Kenapa hanya "Guru" yang mampu menyelamatkan?
Karena jiwa gurulah yang akan mengerem kita, mengerem jari kita di medsos.
Jika anda orang dewasa dan berperan sebagai orangtua, maka ingatlah bahwa apapun yang anda lakukan dan katakan, baik di medsos maupun di dunia nyata, maka anak-anak anda dan anak-anak orang lain akan menjadikannya sebagai referensi hidup.
Jika anda orang dewasa dan berperan sebagai guru profesional, maka setiap tingkah laku dan tutur kata anda, di dunia maya maupun di dunia sesungguhnya, akan dibaca, dilihat, dan ditiru oleh murid-murid di seluruh penjuru dunia.
Jika anda orang dewasa berperan sebagai apa saja, ingatlah bahwa dunia maya telah menjadi sama dengan kehidupan sehari-hari.
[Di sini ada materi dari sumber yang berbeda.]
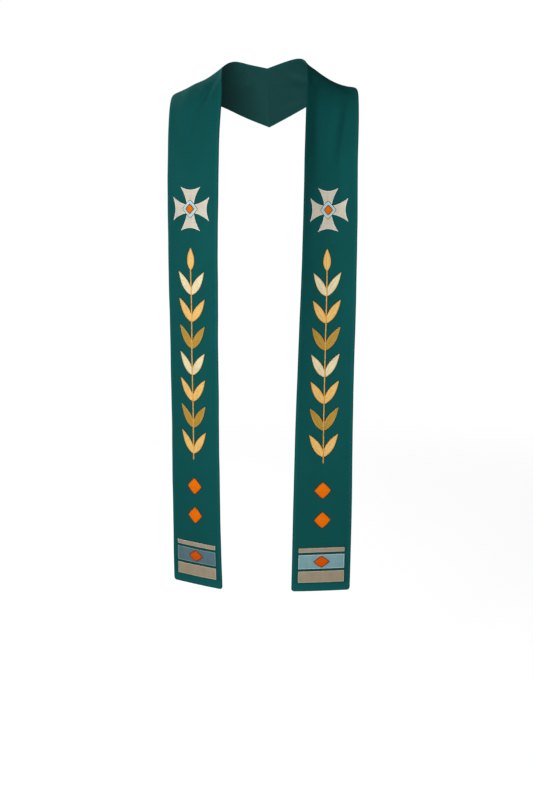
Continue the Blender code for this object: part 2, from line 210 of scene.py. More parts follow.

Kalau anda membangun kesan perang, maka sama dengan mendidiknya untuk berperang.
Dan masalah sesungguhnya bisa saja meletus dan menimpa anda bahkan ketika anda mulai menyesalinya.
Kenapa hanya "Guru" yang mampu menyelamatkan?
Karena jiwa gurulah yang selalu menginginkan keindahan dan kebaikan dengan tulus. Guru adalah sebuah peran yang menunjukkan, mengantarkan, mencontohkan, dan menguatkan kebaikan.
Lingkaran pertama jiwa guru adalah orangtua, keluarga, dan saudara. Berikutnya adalah guru sekolah, madrasah, pesantren, dan lembaga pendidikan lain. Berikutnya lagi adalah lingkungan dan masyarakat.
Celakanya, ketika media sosial menjadi tempat berbagi banyak hal, maka jutaan orang telah menjadikan media sosial sebagai guru pertama tempat belajar.
Akibatnya, muncul kenyataan, anti sosial tidak masalah asalkan eksis di medsos. Rela membantah dan tidak menghormati orangtua karena berbeda pandangan politik. Rela tidak mengakui saudara hanya karena berbeda pilihan. Terbiasa menghina orang lain yang berbeda pandangan. Tidak menghormati guru dengan alasan harga diri. Akhlak sudah bukan hal penting lagi.
Kalau dipikir-pikir, saat ini, hampir sebagian besar efeknya adalah munculnya generasi yang memandang dunia sebagai medan pertempuran.